6 Months in - A Few Lessons Learned

We're 6 months into buying micro-saas businesses. Here's the TLDR of our experience so far doing micro acquisitions Do a small one first. Get the obvious metrics in a report daily

6 Months in - A Few Lessons Learned

It's hard to believe but it's been 6 months since we've bought our first SaaS.

Keep in mind as you go through these that we are primarily focused on B2B SaaS companies.

We've made some mistakes and still have a lot more questions than answers, but we're pushing through, figuring out a model using our own cash before raising our first fund. At the very least, our personal portfolio will be the fleet leader for the fund, meaning we'll run into issues with our current portfolio before we run into them with the fund.

Diligence

Diligence is hard. It's even harder to do technical diligence while looking at random files through a screen share in your third favorite programming language.

  • Reliability / Uptime - Make sure you can view the error logs of the servers. Note any crashes, or uptime less than 99.9%. If it's less than that, why is it so low? There should not be any response times greater than 1 second. How frequently are response times longer than that? Why?
  • Code Quality - This is so hard to do before getting full access to the code. I don't think we have an answer yet. The short of it is that no matter what kind of diligence you do, you're going to run into surprises.
  • Architecture diagrams - It's important to know where a product is going to fail first. All software has limits, and you just need to know where those are.

The Passive Income Myth

  • If you think you're going to buy something, and not touch it for two years and get money in your bank account every month, you're somewhere between ignorant and wrong. Bottom line is that thinking this is going to be passive income straight up will not work. These SaaS companies do not have intrinsic value like land does (in most cases in the micro-SaaS world). They can and sometimes do go to zero.
  • People will have questions. Someone needs to answer them. People are going to have issues (even if there are zero bugs, which is highly unlikely). You will have to answer them.

Partner Up

  • Your first few (or 3 in our case) are going to be flaming hot dumpster fires at times. It's nice to have partners to both spread the work out as well as spread the risk out. I think in another few months we'll have a much more solid playbook on how to buy and how to operate, but it's been a difficult journey so far to say the least.

You're buying a job

  • Yeah, you are. Buying a micro SaaS is buying a job. It's now your job. And there probably isn't enough cashflow to hire a US based dev full time, so that engineering work is probably going to be just you for a while. Alternatively (like we've done), you have to scour through hundreds of mediocre devs on Upwork at cheap rates in inconvenient time zones. It sucks.

Growth is the answer

  • If you have amazing engineering chops, congratulations... but it doesn't matter half as much as growth does. If you can't grow the product you just bought, find someone who can and partner with them or start studying. This is where 80% of the work is.

Dev Ops Is Hard

  • Keeping things online as they're growing is hard. Most likely, the thing you bought has a weird way of doing things (docker compose on a single digital ocean droplet? Yup) that was comfortable for the previous team but is uncomfortable for you.
  • As soon as you take the reins, you should ask the seller to walk you through a new deploy. Make a small change to the readme or something, commit it, and go end to end through a deployment. Document EVERYTHING along the way. That will at least give you some confidence.

Observation Is Hard

  • I still cannot believe how difficult it is to get basic business metrics. It's so important and such a pain point I'm going to build a solution for ourselves to monitor all the usual metrics, plus some churn prediction. Maybe this turns into a saas, not sure yet.
  • In the mean time we have some basic stuff hooked up to Metabase and sent to a slack channel each morning. It's a nice way to know how things are going. It took me an embarrassingly long time to even see which company was growing the fastest quantitatively.  (it's Sheet.best :)

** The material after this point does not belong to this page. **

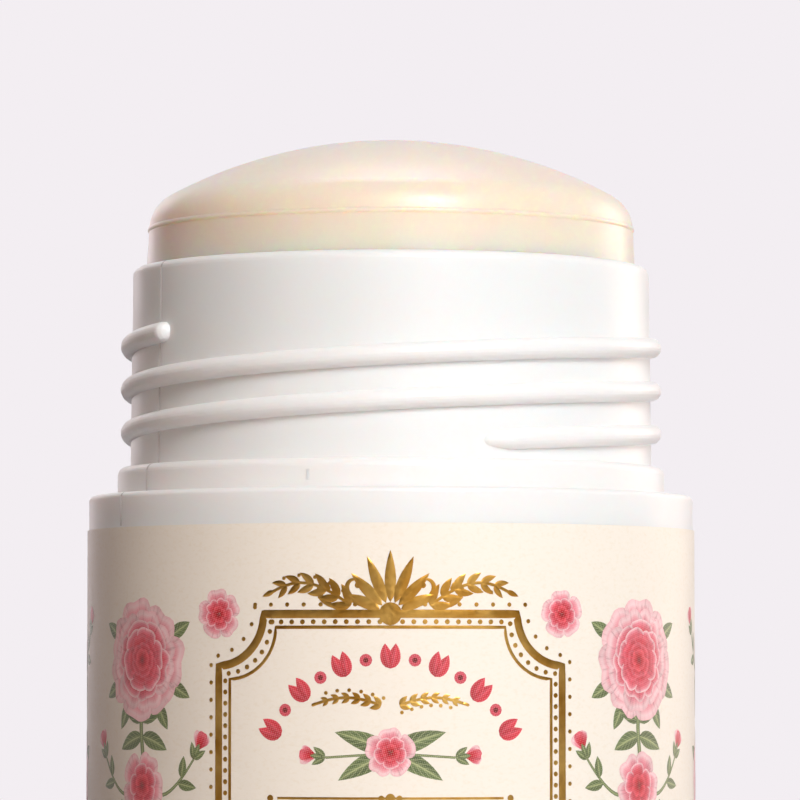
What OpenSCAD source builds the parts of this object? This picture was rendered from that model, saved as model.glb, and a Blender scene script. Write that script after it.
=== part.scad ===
// Round twist-up deodorant stick, standing with its screw cap off and the stick wound up a little.
// Millimetres. The origin is the centre of the plane it stands on, +Z is up and -Y is the front.
// Angles are counted anticlockwise from +X, seen from above, so the front is at 270 degrees.

/* [Body] */
// Outer diameter of the body
body_d = 42; // [36:0.5:50]
// Height of the shoulder above the plane it stands on
shoulder_z = 60; // [56:1:75]
// Thickness of the outer wall
outer_wall = 1; // [0.8:0.1:1.2]
// Thickness of the shoulder that joins the two walls
shoulder_t = 1.2; // [0.8:0.1:2]
// Radius of the shoulder's rounded edge
shoulder_round = 0.35; // [0.1:0.05:0.6]

/* [Neck] */
// Space between the outer wall and the inner tube that guides the stick
wall_space = 1.85; // [1.5:0.05:2.5]
// Thickness of the neck and of the inner tube
neck_wall = 0.8; // [0.7:0.05:1]
// Height of the neck's rim above the shoulder
neck_h = 15.9; // [14:0.1:20]
// How much the neck's radius grows from its rim down to the shoulder
neck_draft = 0.15; // [0:0.05:0.3]
// Radius of the rim's outer edge
rim_round = 0.55; // [0.1:0.05:0.6]
// Step of the cap-seating collar beyond the neck
collar_ledge = 1.05; // [0.9:0.05:1.2]
// Height of the collar above the shoulder
collar_h = 2; // [1:0.1:2.6]
// Radius of the collar's rounded edge
collar_round = 0.55; // [0.1:0.05:0.55]

/* [Neck thread] */
// Number of thread starts
thread_starts = 2; // [1:1:2]
// Distance between neighbouring ridges
thread_spacing = 3; // [2.6:0.1:3.2]
// Angle that each start runs round the neck
thread_sweep = 465; // [360:3:540]
// Direction of the lower end of the first start
thread_from = 289; // [0:1:359]
// Height of the lower ends above the collar, to the middle of the ridge
thread_lift = 1.2; // [1:0.1:2]
// Width of a ridge along the neck
ridge_w = 1.4; // [1:0.1:1.8]
// Height of a ridge above the neck
ridge_h = 0.7; // [0.5:0.05:1]

/* [Stick] */
// Gap between the stick and the bore
stick_gap = 0.1; // [0.05:0.05:0.3]
// How far the stick is wound up from its lowest place
stick_rise = 2.7; // [0:0.1:10]
// Radius of the domed top
dome_r = 32.5; // [25:0.5:60]
// Radius of the round between the dome and the side
dome_edge_r = 2.6; // [0.8:0.1:3]
// How much the radius shrinks from the rim up to the dome
stick_draft = 0.2; // [0:0.05:0.3]
// Radius of the fine moulded bead round the foot of the dome
bead_r = 0.2; // [0.1:0.05:0.3]

/* [Elevator] */
// Height of the elevator's skirt, deck included
elevator_h = 9.2; // [8:0.1:12]
// Thickness of the deck that carries the stick
deck_t = 1.2; // [0.8:0.1:2]
// Thickness of the skirt
skirt_wall = 0.9; // [0.7:0.1:1.4]
// Diameter of the nut in the middle of the elevator
nut_d = 13; // [12:0.1:14]
// Height of the anchor ring that the stick is cast around
anchor_h = 3; // [1:0.1:6]
// Number of ribs, deck windows and floor spokes
rib_count = 6; // [3:1:8]
// Thickness of ribs and spokes
rib_t = 1; // [0.8:0.1:1.6]
// Height of the elevator's ribs below its deck
rib_h = 4; // [2:0.5:6]
// Radius of a deck window
window_r = 1.6; // [1:0.1:2]

/* [Keys that stop the elevator turning] */
// Number of keys in the bore
key_count = 3; // [1:1:6]
// Width of a key
key_w = 1.4; // [1:0.1:2]
// How far a key stands out of the bore
key_depth = 0.7; // [0.5:0.05:0.9]
// Distance from the rim down to the top of the keys
key_below_rim = 6; // [4:0.1:9]
// Gap round a key in its notch
key_gap = 0.15; // [0.1:0.05:0.3]

/* [Feed screw] */
// Outer diameter of the screw's thread
screw_d = 8.4; // [8:0.1:9]
// Rise of the screw's thread in one turn
screw_pitch = 5; // [4:0.5:6]
// Depth of the screw's thread
tooth_h = 0.9; // [0.7:0.05:1]
// Gap between screw and nut, and round the screw in the stick
screw_gap = 0.2; // [0.15:0.05:0.3]
// Distance from the rim down to the tip of the screw
screw_below_rim = 9.9; // [8:0.1:20]
// Diameter of the smooth journal in the floor
journal_d = 6; // [5:0.1:6.4]
// Radial gap between the journal and its bearing
journal_gap = 0.1; // [0.05:0.01:0.15]
// Diameter of the thrust flange
flange_d = 11; // [9:0.1:13]
// Thickness of the thrust flange
flange_t = 1.2; // [0.8:0.1:2]
// Gap above and below the turning parts
end_gap = 0.15; // [0.1:0.05:0.3]

/* [Floor] */
// Height of the floor above the foot of the outer wall
floor_lift = 2; // [1:0.1:4]
// Thickness of the floor
floor_t = 1.6; // [1.2:0.1:2.4]
// How far the inner tube reaches down into the dial
spigot_h = 5; // [3:0.1:5.4]

/* [Base dial] */
// How far the dial's wall stands back from the body's
dial_inset = 0.2; // [0.1:0.05:0.4]
// Height of the dial
dial_h = 9.6; // [8.6:0.1:12]
// Gap between the dial and the foot of the outer wall
dial_gap = 0.4; // [0.2:0.05:0.6]
// Thickness of the dial's wall
dial_wall = 1.3; // [1:0.1:1.6]
// Thickness of the dial's floor
dial_floor = 1.6; // [1.2:0.1:2]
// Height of the foot ring
foot_h = 1; // [0.6:0.1:1.4]
// Width of the foot ring
foot_w = 2.4; // [1.6:0.1:3]
// Number of grip grooves
grip_count = 48; // [24:4:72]
// Depth of a grip groove
grip_depth = 0.35; // [0.2:0.05:0.5]

/* [Label] */
// Thickness of the label
label_t = 0.1; // [0.06:0.01:0.2]
// Thickness of the glue under the label
glue_t = 0.02; // [0.01:0.01:0.05]
// Distance from the shoulder down to the label's top edge
label_drop = 2.4; // [1.5:0.1:4]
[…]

These are not liquid assets

  • We ran an experiment last week putting one of the projects up for sale. Partly because we bought too many too quickly, and partly to test liquidity as a seller. Lo and behold there are a bunch of damn tire kickers on the marketplaces. I'm sure there are some good people in there, but zero people have asked for a meeting (out of 35 or so interested parties), which I find strange.

Also, some people are dumb... Ah yes, let me send you "the data" which is conveniently located in "the spreadsheet"... lol, I'll get that right over to you.

TLDR;

  • I know there's a model here that works. I'm going to find it (and share it!) and scale it.
  • If you're considering jumping in, just do a small one, and understand that it's going to be hard. If this was easy, everyone would be a passive income millionaire, writing books and courses on how to be a passive income millionaire.
  • Get the obvious metrics in a report daily, and turn obvious knobs to unlock growth and increase conversion.